Woke up feeling very unsettled today. Last night I came home in a terrible mood, started doing the dishes, and got into it with my youngest when she said her therapist needed to know when I thought she should come back in again. I felt that this warranted a phone call to me, it felt like poor communication on his part, and I resented the fact that she was asking after I urged her to get up and out of the house in time to be punctual. I made some valid points, but my tone was not one that conveyed a sense of wanting to work on the issues we have here at home. I told her to go back into her room and help her sister, this was her excuse for not doing things I had asked her to, so I said she should go get what they needed to get done in there.

Not long after that I heard them fighting. I went in, broke up the combatants, told one to go out into the living room, and let the other stay in their room. I sat down with a book, got up to make myself some tea, and sat there reading with my oldest for a while. I chose to open The Seven Habits of Highly Effective Families, and much like The Power of Habit, the book is more of a core philosophy rather than quick fixes. I started crying as I read, thinking of the fights we have had in the past, and those that plague us now. In a fit of desperation I took the laptops and cell phones out of the house, and locked them up offsite. 
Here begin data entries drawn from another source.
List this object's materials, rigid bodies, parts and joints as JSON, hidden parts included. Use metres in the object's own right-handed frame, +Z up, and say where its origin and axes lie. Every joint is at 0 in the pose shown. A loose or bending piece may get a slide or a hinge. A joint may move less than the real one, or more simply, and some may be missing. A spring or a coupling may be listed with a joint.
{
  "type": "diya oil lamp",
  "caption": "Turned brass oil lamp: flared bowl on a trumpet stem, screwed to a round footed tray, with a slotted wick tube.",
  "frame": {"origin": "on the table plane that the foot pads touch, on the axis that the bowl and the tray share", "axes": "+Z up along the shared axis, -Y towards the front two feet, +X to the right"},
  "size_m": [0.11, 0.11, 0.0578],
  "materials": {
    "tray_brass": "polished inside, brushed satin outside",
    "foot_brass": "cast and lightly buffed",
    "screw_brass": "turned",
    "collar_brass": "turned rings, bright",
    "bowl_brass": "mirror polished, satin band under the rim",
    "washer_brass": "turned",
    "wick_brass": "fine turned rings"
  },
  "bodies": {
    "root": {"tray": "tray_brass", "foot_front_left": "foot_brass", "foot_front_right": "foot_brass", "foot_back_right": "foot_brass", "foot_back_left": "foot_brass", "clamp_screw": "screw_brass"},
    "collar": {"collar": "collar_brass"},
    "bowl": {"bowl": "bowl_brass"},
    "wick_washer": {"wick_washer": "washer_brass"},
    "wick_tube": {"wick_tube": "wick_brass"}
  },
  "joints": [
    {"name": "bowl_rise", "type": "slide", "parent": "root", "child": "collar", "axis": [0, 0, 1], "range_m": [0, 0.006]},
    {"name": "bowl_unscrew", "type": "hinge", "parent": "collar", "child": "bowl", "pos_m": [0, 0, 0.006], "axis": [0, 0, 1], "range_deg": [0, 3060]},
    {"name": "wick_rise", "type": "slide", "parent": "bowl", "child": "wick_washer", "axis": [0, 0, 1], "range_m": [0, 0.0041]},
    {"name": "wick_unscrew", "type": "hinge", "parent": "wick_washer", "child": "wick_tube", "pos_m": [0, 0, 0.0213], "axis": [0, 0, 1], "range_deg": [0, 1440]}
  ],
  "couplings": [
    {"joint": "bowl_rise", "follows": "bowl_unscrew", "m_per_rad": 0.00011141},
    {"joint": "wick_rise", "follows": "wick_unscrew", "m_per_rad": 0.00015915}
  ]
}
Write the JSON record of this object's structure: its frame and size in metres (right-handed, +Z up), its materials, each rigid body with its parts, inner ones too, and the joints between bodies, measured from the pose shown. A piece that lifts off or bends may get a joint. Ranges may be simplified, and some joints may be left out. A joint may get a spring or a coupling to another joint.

Pretty soon I saw my youngest laying on the floor in her doorway. I felt like she wanted to be a part of the reading group, but told her to go back into her room to test this theory. Without any devices to distract them, they were compelled to seek other forms of entertainment. We talked about the fight, my oldest admitted she wanted attention from her sister. My youngest apologized for being disrepsectful, and I apologized for my bad mood and poor communication. We played a couple rounds of Story Cubes, my oldest made a point of reading while we were playing, I chose not to make an issue of it, and was grateful her sister was more cooperative.

We kept yawning, there was a drowsy heaviness in the air without the hum of electronics and flashing screens to engage us, we started relaxing more. I started a new list. I asked what the good qualities were of other family members. Then I asked what they thought some of my better qualities were. The things they came back with surprised me, both things they thought about themselves as well as what they said about me. After that I asked what everyone's worst qualities were. My oldest mentioned that I don't use my blinker when I'm driving. This is largely true and I acknowledged that. 
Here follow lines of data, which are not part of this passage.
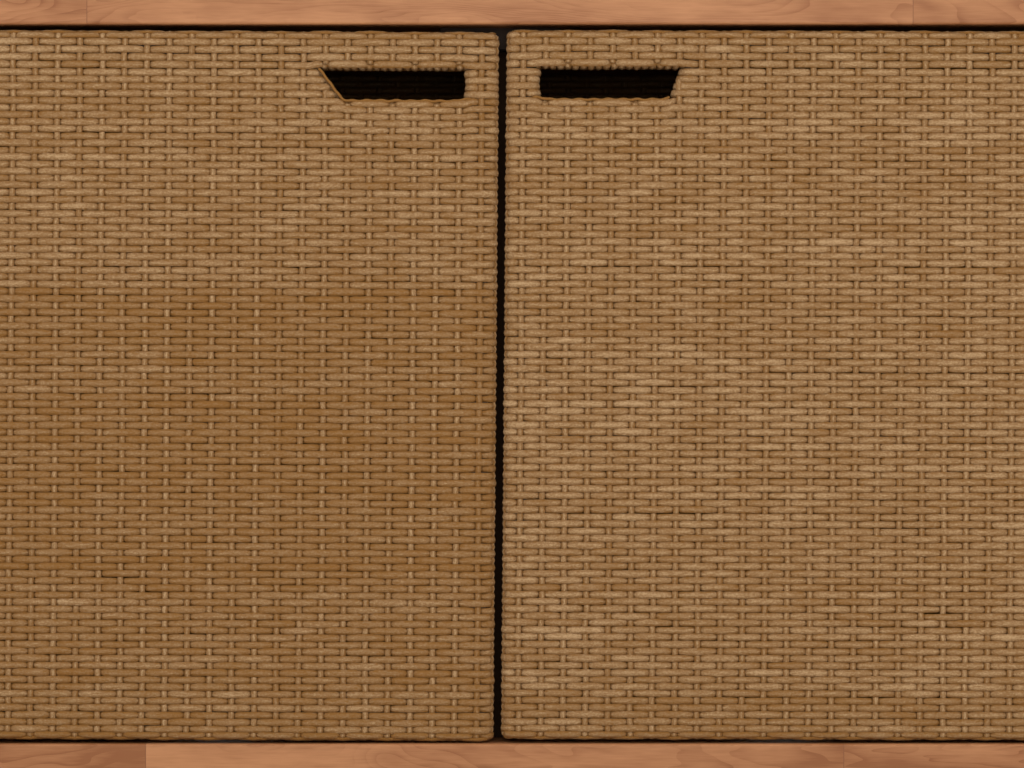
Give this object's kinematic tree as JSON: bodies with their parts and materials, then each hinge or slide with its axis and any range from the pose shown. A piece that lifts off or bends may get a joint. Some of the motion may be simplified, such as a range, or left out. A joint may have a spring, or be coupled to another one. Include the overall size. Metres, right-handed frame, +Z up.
{
  "type": "console television cabinet",
  "caption": "Low free-standing wooden cabinet for a television, with a pair of woven doors with finger holes, woven side and back panels, inner shelves and cable ports.",
  "frame": {"origin": "on the floor, under the middle of the cabinet", "axes": "+X to the right as seen from the front, +Y to the back, +Z up"},
  "size_m": [1.067, 0.48, 0.71],
  "materials": {
    "solid_wood": "oiled satin, edge-glued staves",
    "dowel_wood": "plain",
    "woven_fibre": "hand woven twisted fibre rope",
    "coated_tube": "brown powder coat",
    "zinc_steel": "zinc plated",
    "brass": "turned",
    "nylon": "moulded",
    "brown_plastic": "moulded, fine texture",
    "ferrite": "sintered"
  },
  "bodies": {
    "cabinet": {"back_panel_frame": "coated_tube", "back_panel_weave": "woven_fibre", "barrel_nuts": "zinc_steel", "batten_screws": "zinc_steel", "bottom_board": "solid_wood", "cable_port_liners": "brown_plastic", "cable_rail": "solid_wood", "catch_housing": "brown_plastic", "catch_magnets": "ferrite", "catch_screws": "zinc_steel", "centre_partition": "solid_wood", "dowels": "dowel_wood", "foot_glides": "nylon", "frame_bolts": "zinc_steel", "front_left_post": "solid_wood", "front_right_post": "solid_wood", "left_lower_rail": "solid_wood", "left_shelf": "solid_wood", "left_shelf_battens": "solid_wood", "left_side_panel_frame": "coated_tube", "left_side_panel_weave": "woven_fibre", "pivot_bushes": "brass", "rear_left_post": "solid_wood", "rear_right_post": "solid_wood", "right_lower_rail": "solid_wood", "right_shelf": "solid_wood", "right_shelf_battens": "solid_wood", "right_side_panel_frame": "coated_tube", "right_side_panel_weave": "woven_fibre", "shelf_pins": "brass", "top_board": "solid_wood"},
    "left_door": {"left_door_bottom_rail": "coated_tube", "left_door_grip_post": "coated_tube", "left_door_grip_rail": "coated_tube", "left_door_hinge_stile": "coated_tube", "left_door_lower_pivot": "zinc_steel", "left_door_meeting_stile": "coated_tube", "left_door_mid_rail": "coated_tube", "left_door_strike_plate": "zinc_steel", "left_door_strike_screws": "zinc_steel", "left_door_top_rail": "coated_tube", "left_door_upper_pivot": "zinc_steel", "left_door_washer": "nylon", "left_door_weave": "woven_fibre"},
    "right_door": {"right_door_bottom_rail": "coated_tube", "right_door_grip_post": "coated_tube", "right_door_grip_rail": "coated_tube", "right_door_hinge_stile": "coated_tube", "right_door_lower_pivot": "zinc_steel", "right_door_meeting_stile": "coated_tube", "right_door_mid_rail": "coated_tube", "right_door_strike_plate": "zinc_steel", "right_door_strike_screws": "zinc_steel", "right_door_top_rail": "coated_tube", "right_door_upper_pivot": "zinc_steel", "right_door_washer": "nylon", "right_door_weave": "woven_fibre"}
  },
  "joints": [
    {"name": "left_door_hinge", "type": "hinge", "parent": "cabinet", "child": "left_door", "pos_m": [-0.471, -0.226, 0.4], "axis": [0, 0, -1], "range_deg": [0, 95]},
    {"name": "right_door_hinge", "type": "hinge", "parent": "cabinet", "child": "right_door", "pos_m": [0.471, -0.226, 0.4], "axis": [0, 0, 1], "range_deg": [0, 95]}
  ]
}
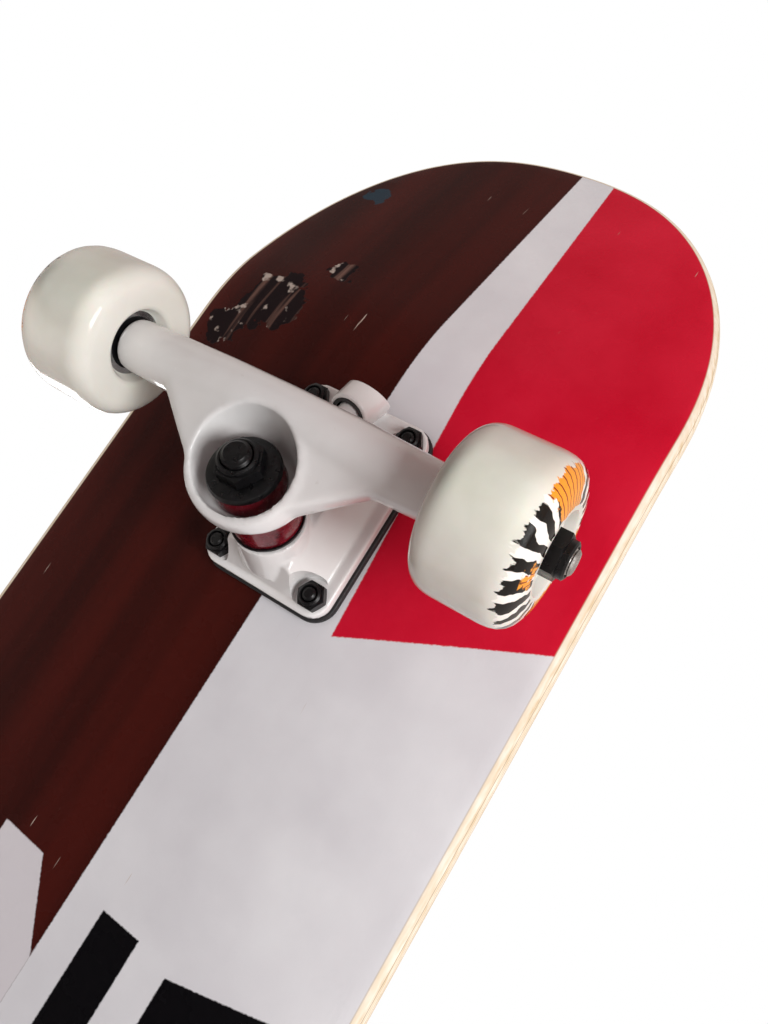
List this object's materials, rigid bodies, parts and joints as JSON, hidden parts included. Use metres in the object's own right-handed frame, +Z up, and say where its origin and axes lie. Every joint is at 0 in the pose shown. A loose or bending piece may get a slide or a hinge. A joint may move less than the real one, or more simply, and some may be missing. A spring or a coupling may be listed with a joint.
{
  "type": "skateboard",
  "caption": "Double-kick wooden skateboard with sprung kingpin trucks that steer, and free-spinning urethane wheels on ball bearings.",
  "frame": {"origin": "on the ground, under the middle of the deck", "axes": "+X along the board to the front tip, +Y across the board to its right wheels, +Z up"},
  "size_m": [0.802, 0.203, 0.1382],
  "materials": {
    "deck_wood": "painted maple veneer, gloss lacquer under, dark brown, white and red graphic",
    "grip_tape": "coarse black silicon carbide grit",
    "riser_rubber": "matte black rubber",
    "white_casting": "gloss white enamel on cast aluminium",
    "pivot_plastic": "black urethane",
    "black_steel": "black oxide steel",
    "bright_steel": "zinc plated steel",
    "bushing_urethane": "translucent dark red urethane",
    "wheel_urethane": "glossy cream white urethane",
    "bearing_steel": "polished bearing steel",
    "bearing_shield": "dark pressed shield",
    "cage_nylon": "natural nylon"
  },
  "bodies": {
    "board": {"deck": "deck_wood", "grip_tape": "grip_tape", "front_riser_pad": "riser_rubber", "front_baseplate": "white_casting", "front_pivot_cup": "pivot_plastic", "front_kingpin": "black_steel", "front_lower_cup_washer": "black_steel", "front_boardside_bushing": "bushing_urethane", "front_roadside_bushing": "bushing_urethane", "front_top_cup_washer": "black_steel", "front_kingpin_nut": "black_steel", "front_mounting_bolts": "black_steel", "front_mounting_nuts": "black_steel", "rear_riser_pad": "riser_rubber", "rear_baseplate": "white_casting", "rear_pivot_cup": "pivot_plastic", "rear_kingpin": "black_steel", "rear_lower_cup_washer": "black_steel", "rear_boardside_bushing": "bushing_urethane", "rear_roadside_bushing": "bushing_urethane", "rear_top_cup_washer": "black_steel", "rear_kingpin_nut": "black_steel", "rear_mounting_bolts": "black_steel", "rear_mounting_nuts": "black_steel"},
    "front_truck": {"front_hanger": "white_casting", "front_axle": "bright_steel", "front_speed_washers": "bright_steel", "front_axle_nuts": "black_steel", "front_bearing_inner_rings": "bearing_steel"},
    "front_left_wheel": {"front_left_wheel": "wheel_urethane", "front_left_bearing_outer_rings": "bearing_steel", "front_left_bearing_shields": "bearing_shield"},
    "front_left_ball_train": {"front_left_bearing_balls": "bearing_steel", "front_left_bearing_cages": "cage_nylon"},
    "front_right_wheel": {"front_right_wheel": "wheel_urethane", "front_right_bearing_outer_rings": "bearing_steel", "front_right_bearing_shields": "bearing_shield"},
    "front_right_ball_train": {"front_right_bearing_balls": "bearing_steel", "front_right_bearing_cages": "cage_nylon"},
    "rear_truck": {"rear_hanger": "white_casting", "rear_axle": "bright_steel", "rear_speed_washers": "bright_steel", "rear_axle_nuts": "black_steel", "rear_bearing_inner_rings": "bearing_steel"},
    "rear_left_wheel": {"rear_left_wheel": "wheel_urethane", "rear_left_bearing_outer_rings": "bearing_steel", "rear_left_bearing_shields": "bearing_shield"},
    "rear_left_ball_train": {"rear_left_bearing_balls": "bearing_steel", "rear_left_bearing_cages": "cage_nylon"},
    "rear_right_wheel": {"rear_right_wheel": "wheel_urethane", "rear_right_bearing_outer_rings": "bearing_steel", "rear_right_bearing_shields": "bearing_shield"},
    "rear_right_ball_train": {"rear_right_bearing_balls": "bearing_steel", "rear_right_bearing_cages": "cage_nylon"}
  },
  "joints": [
    {"name": "front_steer", "type": "hinge", "parent": "board", "child": "front_truck", "pos_m": [0.23, 0, 0.061], "axis": [0.8824, 0, 0.4706], "range_deg": [-15, 15], "stiffness_Nm_per_rad": 25, "deforming": ["front_boardside_bushing", "front_roadside_bushing"]},
    {"name": "front_left_spin", "type": "hinge", "parent": "front_truck", "child": "front_left_wheel", "pos_m": [0.2078, -0.0765, 0.026], "axis": [0, 1, 0], "continuous": true},
    {"name": "front_left_balls_roll", "type": "hinge", "parent": "front_truck", "child": "front_left_ball_train", "pos_m": [0.2078, -0.0765, 0.026], "axis": [0, 1, 0], "continuous": true},
    {"name": "front_right_spin", "type": "hinge", "parent": "front_truck", "child": "front_right_wheel", "pos_m": [0.2078, 0.0765, 0.026], "axis": [0, 1, 0], "continuous": true},
    {"name": "front_right_balls_roll", "type": "hinge", "parent": "front_truck", "child": "front_right_ball_train", "pos_m": [0.2078, 0.0765, 0.026], "axis": [0, 1, 0], "continuous": true},
    {"name": "rear_steer", "type": "hinge", "parent": "board", "child": "rear_truck", "pos_m": [-0.23, 0, 0.061], "axis": [-0.8824, 0, 0.4706], "range_deg": [-15, 15], "stiffness_Nm_per_rad": 25, "deforming": ["rear_boardside_bushing", "rear_roadside_bushing"]},
    {"name": "rear_left_spin", "type": "hinge", "parent": "rear_truck", "child": "rear_left_wheel", "pos_m": [-0.2078, -0.0765, 0.026], "axis": [0, 1, 0], "continuous": true},
    {"name": "rear_left_balls_roll", "type": "hinge", "parent": "rear_truck", "child": "rear_left_ball_train", "pos_m": [-0.2078, -0.0765, 0.026], "axis": [0, 1, 0], "continuous": true},
    {"name": "rear_right_spin", "type": "hinge", "parent": "rear_truck", "child": "rear_right_wheel", "pos_m": [-0.2078, 0.0765, 0.026], "axis": [0, 1, 0], "continuous": true},
    {"name": "rear_right_balls_roll", "type": "hinge", "parent": "rear_truck", "child": "rear_right_ball_train", "pos_m": [-0.2078, 0.0765, 0.026], "axis": [0, 1, 0], "continuous": true}
  ],
  "couplings": [
    {"joint": "front_left_balls_roll", "follows": "front_left_spin", "ratio": 0.63067},
    {"joint": "front_right_balls_roll", "follows": "front_right_spin", "ratio": 0.63067},
    {"joint": "rear_left_balls_roll", "follows": "rear_left_spin", "ratio": 0.63067},
    {"joint": "rear_right_balls_roll", "follows": "rear_right_spin", "ratio": 0.63067}
  ]
}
At one point I asked if they wanted snacks at the next family meeting. In their minds snacks and junk food are equivalents. I explained that they weren't the same thing to me, and then said that maybe it wasn't the best idea. My oldest insisted that it was while my youngest agreed. I was still frustrated, tired, and in serious need of a break, but I was so tired I didn't feel like driving was a good idea, and I wasn't up for a walk although it probably would have helped clear my head. I read some fairy tales aloud and marveled at how gory and depressing many of them were. While the girls protested my reading, I found that eventually they were paying attention. 

Later on they volunteered to go to the store to buy Epsom salt for me. I felt as if this was a ploy and told them that they didn't have to do that for me. They said that they didn't mind, and I said that if they really wanted to help me out, they could do the rest of the dishes that were sitting in the sink. I told them that I understood if they wanted to get out for a while, I asked them to be back by ten, but didn't do anything when they weren't. I let them fool around for a while because my capacity to address anything had been significantly reduced. Finally I got up, noticed the time, and told them to go to bed. 
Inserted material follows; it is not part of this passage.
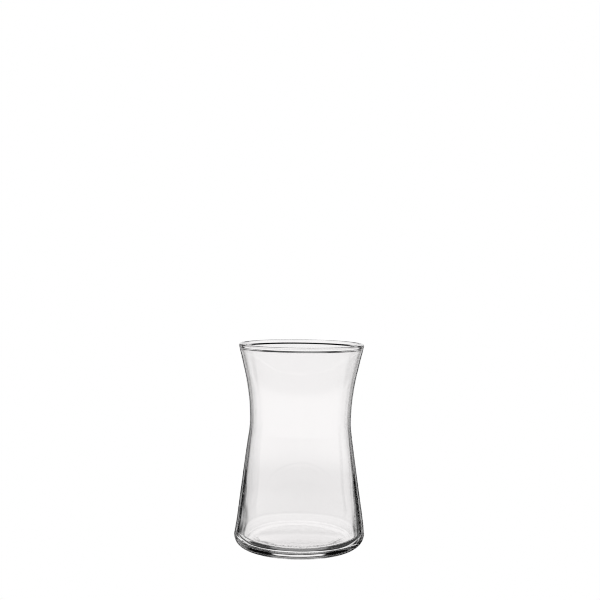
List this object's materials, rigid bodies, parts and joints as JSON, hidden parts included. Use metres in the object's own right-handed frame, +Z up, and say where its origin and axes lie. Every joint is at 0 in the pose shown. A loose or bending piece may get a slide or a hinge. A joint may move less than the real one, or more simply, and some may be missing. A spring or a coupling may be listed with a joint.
{
  "type": "tea glass",
  "caption": "Clear stemless tea glass with a flared mouth, a narrow waist to hold it by and a thick rounded foot that stands flat.",
  "frame": {"origin": "centre of the underside, in the plane of the bearing ring that the glass stands on", "axes": "+Z up along the glass's axis, from the foot to the mouth; the glass is round, so +X and +Y are any two directions across it"},
  "size_m": [0.0592, 0.0592, 0.092],
  "materials": {
    "glass": "clear soda-lime glass, fire polished"
  },
  "bodies": {
    "root": {"glass": "glass"}
  },
  "joints": []
}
They kept laughing and giggling which kept me up, the later it gets the less tolerance I have for that kind of thing. I waited for them to ask for their phones and computers back. They found an iPad that I had missed and quickly shoved it under the covers when I entered their room. Rather than make them ask I went out and got their devices, both of them thanked me and I thought that was well done of them. Even though I know that sitting in front of a screen all day is not great for people, I was amazed at how our family dynamic changed without them. People sat around talking, time passed very slowly, as if we had all the time in the world to get ready for bed that night. 

What the book says is true. Change comes from the inside out and I need to model the behavior I would like to be seeing around home. I need to be treating them with respect, seeing things from their points of view, genuinely curious about their lives, and open to criticism when it comes my way. I'm the adult here, but they are almost adults and need more freedom as well as the responsibility that comes along with it. This is something we have habitually struggled with in the past. We want treats before the meal, money before the work has been performed, clean clothes and food without the prep work that goes along with it.

This was a week of growth at home. I have one week to get ready for next week, and I'm going to keep building on the things we have going for us now. Keep the family meeting, but include some items that the girls will enjoy eating. I will still give them money to buy groceries for the family, but this time I'll make sure we have a list and menu before anyone hits the store. Life as a single parent seems impossibly difficult at times. It's all on you, but then you get the credit as well. None of us are perfect, I'm struggling in a lot of areas, but I'm taking some action as well. This week will be a chance to catch up on sleep, do something fun and nice for myself, and overall just rest and relax. Looking forward to all of that.

Xoxo,

J

P.S. All of this job stuff is bringing up thoughts from the past and I'm having a hard time with a lot of that.